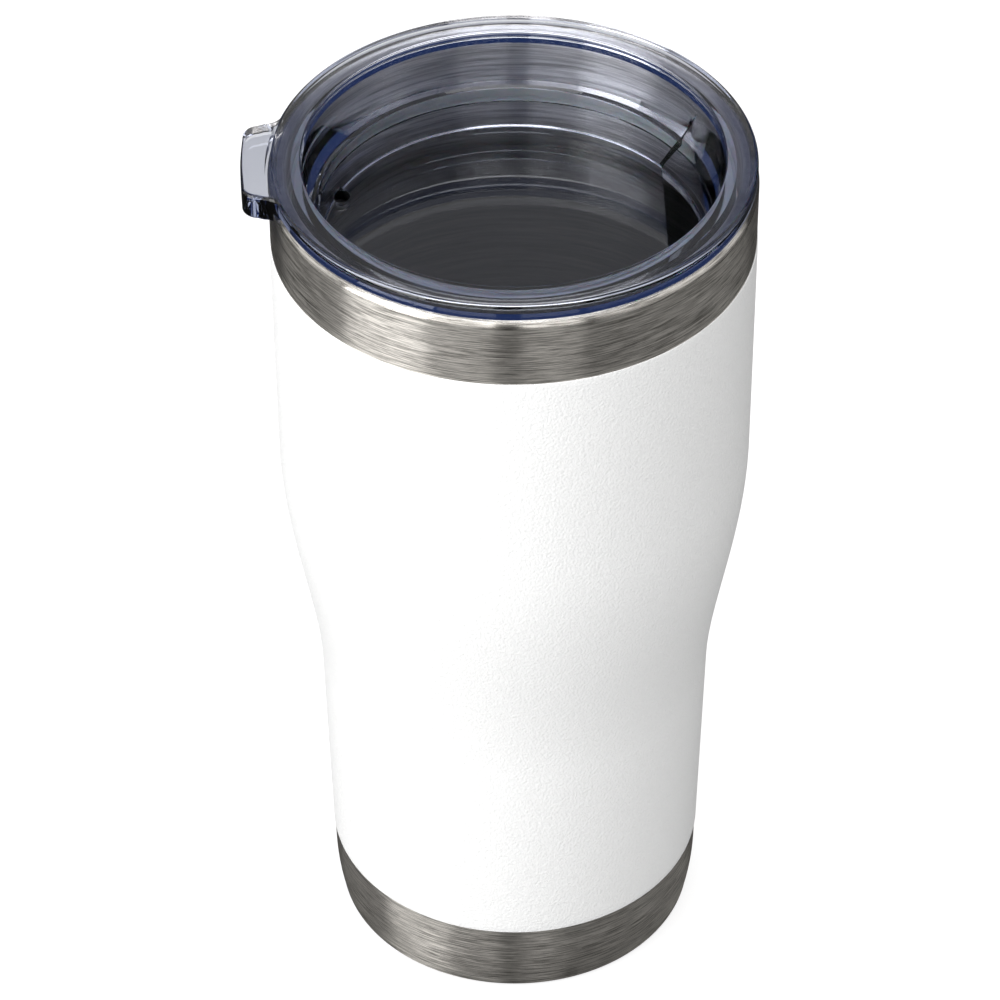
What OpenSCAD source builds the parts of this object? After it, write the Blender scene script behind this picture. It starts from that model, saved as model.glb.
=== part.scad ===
// Double-wall vacuum tumbler with a clear press-in lid.
// Origin: centre of the ring that the cup stands on. +Z up, millimetres.
// The lid's thumb tab points to -X and its drinking opening to +X.

/* [Cup body] */
// Height of the steel lip above the table
lip_z = 172.8; // [172:0.1:174]
// Outer radius at the lip
lip_r = 44.05; // [43.9:0.05:44.6]
// Widening of the upper body, in millimetres of radius per millimetre of height
upper_taper = 0.007; // [0:0.001:0.01]
// Outer radius at the top of the foot
foot_r = 35.5; // [34.5:0.1:36]
// Height of the rounded foot
foot_h = 12; // [10:0.5:14]
// How far the foot draws in towards the table
foot_draw = 1.5; // [0.8:0.1:1.8]
// Widening of the lower body, in millimetres of radius per millimetre of height
lower_taper = 0.028; // [0.02:0.001:0.032]
// Height at which the shoulder starts to swell
shoulder_z0 = 59; // [52:1:64]
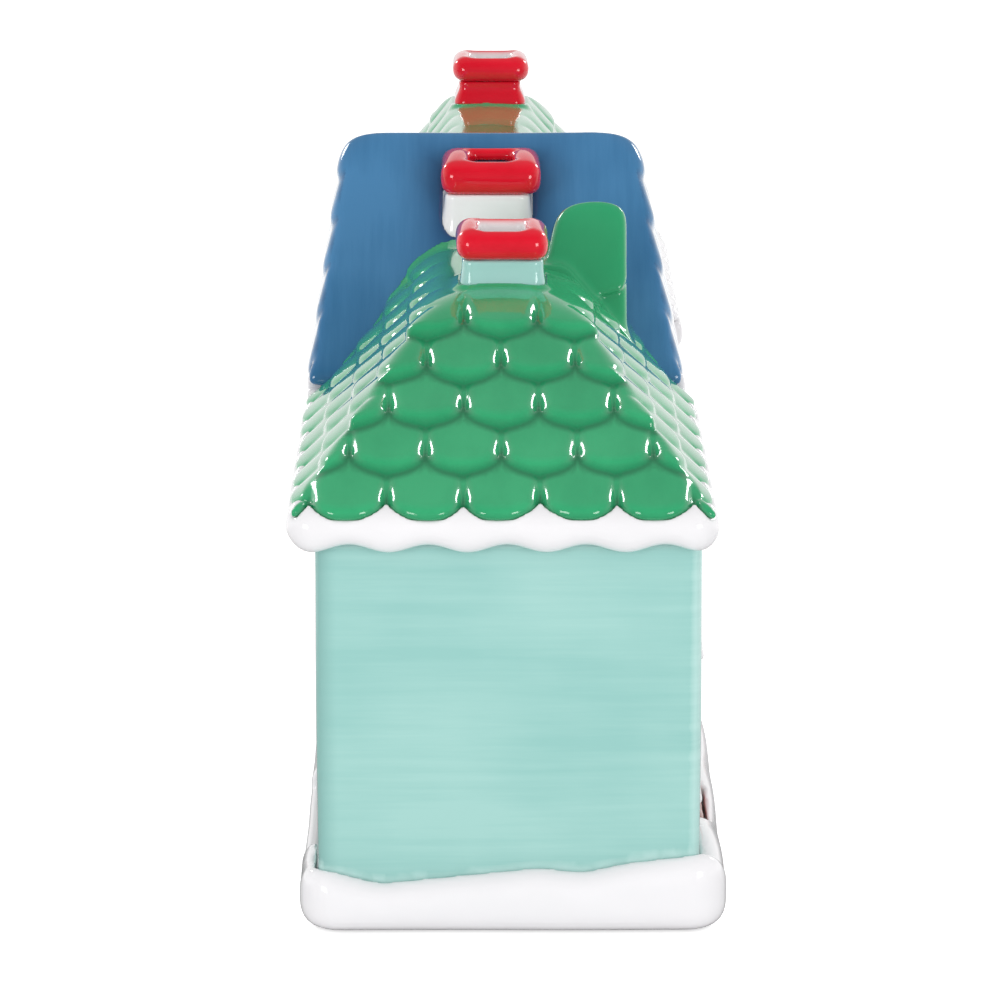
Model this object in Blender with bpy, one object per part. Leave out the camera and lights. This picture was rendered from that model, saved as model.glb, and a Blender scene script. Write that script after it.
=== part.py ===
"""Christmas village tealight holder: three glazed ceramic houses in a row on a bank of snow.

Metres, +Z up. The row runs along X with the teal house at -X. The house fronts face -Y,
and the tealights go in through arches at the back, +Y. The origin is under the base's middle.
"""
import math
from collections import namedtuple

import bmesh
import bpy
from mathutils import Matrix, Vector

MM = 0.001
GAP = 0.3 * MM

# Base
BASE_LENGTH = 259 * MM
FLOOR_Z = 6 * MM
BANK_INSET = 3.5 * MM
BANK_MARGIN = 4.5 * MM
BANK_SKEW = 1.0 * MM
BANK_HEIGHT = 11.5 * MM
BANK_WAVE = 0.66 * MM
BANK_BLEND = 8 * MM
# Snow against the teal end wall: y, height
END_BANK = (
    (-33.7 * MM, 15.1 * MM),
    (-21.5 * MM, 13.6 * MM),
    (-14.0 * MM, 11.8 * MM),
    (-5.5 * MM, 12.7 * MM),
    (10.5 * MM, 11.1 * MM),
    (24.0 * MM, 9.7 * MM),
    (35.5 * MM, 12.8 * MM),
)

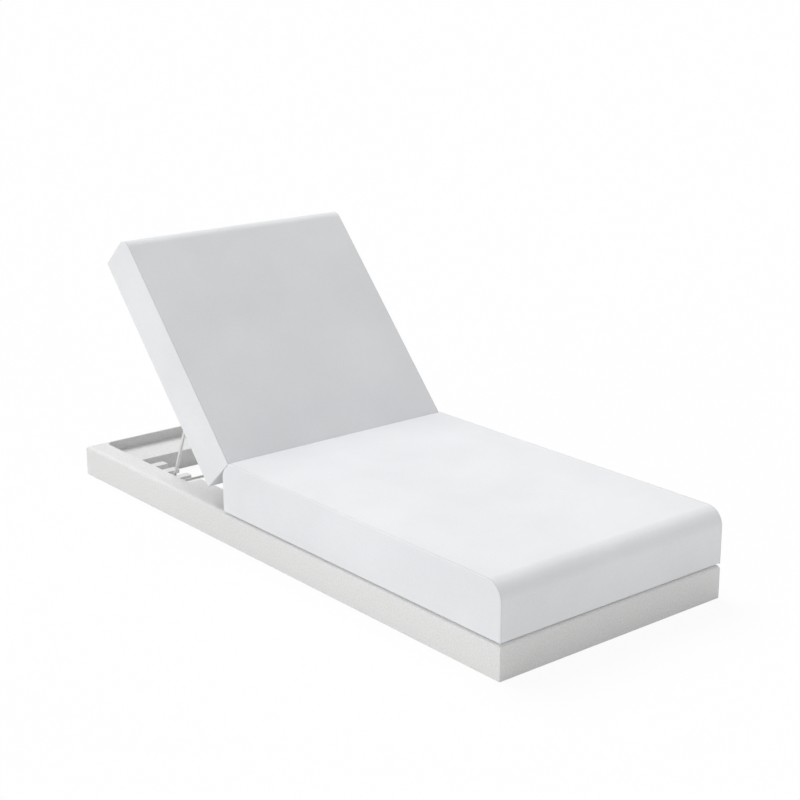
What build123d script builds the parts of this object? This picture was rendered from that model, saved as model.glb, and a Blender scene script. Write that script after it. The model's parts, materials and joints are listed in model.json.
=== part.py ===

___

Give back the lines of the listing from the one with "What build123d script" through the end, both included, exactly as written and with nothing added.

What build123d script builds the parts of this object? This picture was rendered from that model, saved as model.glb, and a Blender scene script. Write that script after it. The model's parts, materials and joints are listed in model.json.
=== part.py ===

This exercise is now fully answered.